Search code examples
apache-flinkflink-streaming

What is the difference between periodic and punctuated watermarks in Apache Flink?


Will be helpful if someone give usecase example to explain the difference between each of the Watermark API with Apache flink given below

  • Periodic watermarks - AssignerWithPeriodicWatermarks[T]
  • Punctuated Watermarks - AssignerWithPunctuatedWatermarks[T]

Solution

  • The main difference between the two types of watermark is how/when the getWatermark method is called.

    periodic watermark

    With periodic watermarks, Flink calls getCurrentWatermark() at regular interval, independently of the stream of events. This interval is defined using

    ExecutionConfig.setAutoWatermarkInterval(millis)
    

    Use this class when your watermarks depend (even partially) on the processing time, or when you need watermarks to be emitted even when no event/elements has been received for a while.

    punctuated watermarks

    With punctuated watermarks, Flink calls checkAndGetWatermark() on each new event, i.e. right after calling assignWatermark().
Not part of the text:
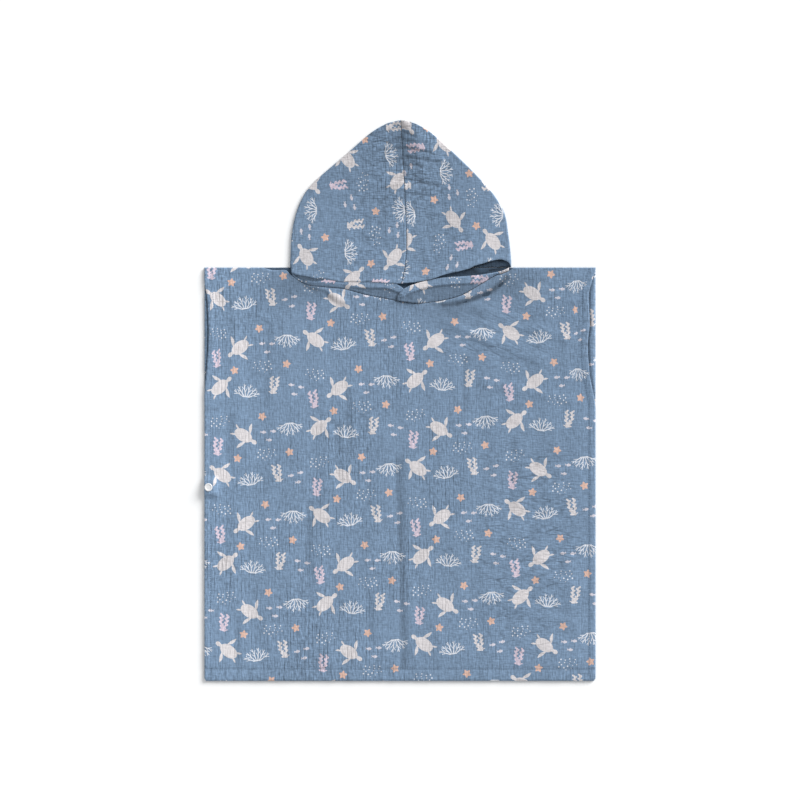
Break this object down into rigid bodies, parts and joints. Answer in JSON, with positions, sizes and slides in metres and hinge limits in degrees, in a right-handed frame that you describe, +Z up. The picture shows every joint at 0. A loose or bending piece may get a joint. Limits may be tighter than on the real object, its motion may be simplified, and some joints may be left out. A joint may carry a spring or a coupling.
{
  "type": "hooded bath poncho",
  "caption": "Child's hooded bath poncho of crinkled double gauze, laid flat: wide square body, pointed hood spread above the neck, crossed cheeks and a side snap.",
  "frame": {"origin": "on the surface that the garment lies on, under the middle of its outline", "axes": "+X to the viewer's right across the garment, +Y from the hem to the hood's crown, +Z up out of the front"},
  "size_m": [0.6, 0.86, 0.0102],
  "materials": {
    "body_cloth": "crinkled cotton double gauze, dusty blue with a pale sea-life print",
    "hood_cloth": "crinkled cotton double gauze, dusty blue with a pale sea-life print",
    "snap_plastic": "white moulded plastic"
  },
  "bodies": {
    "root": {"body_back": "body_cloth", "body_front": "body_cloth", "hood_left": "hood_cloth", "hood_right": "hood_cloth", "hood_left_cheek": "hood_cloth", "hood_right_cheek": "hood_cloth", "snap_back_cap": "snap_plastic", "snap_stud": "snap_plastic", "snap_socket": "snap_plastic", "snap_front_cap": "snap_plastic"}
  },
  "joints": []
}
An actual watermark is emitted only if checkAndGetWatermark returns a non-null value which is greater than the last watermark.

    This means that if you don't receive any new element for a while, no watermark can be emitted.

    Use this class if certain special elements act as markers that signify event time progress, and when you want to emit watermarks specifically at certain events. For example, you could have flags in your incoming stream marking the end of a sequence.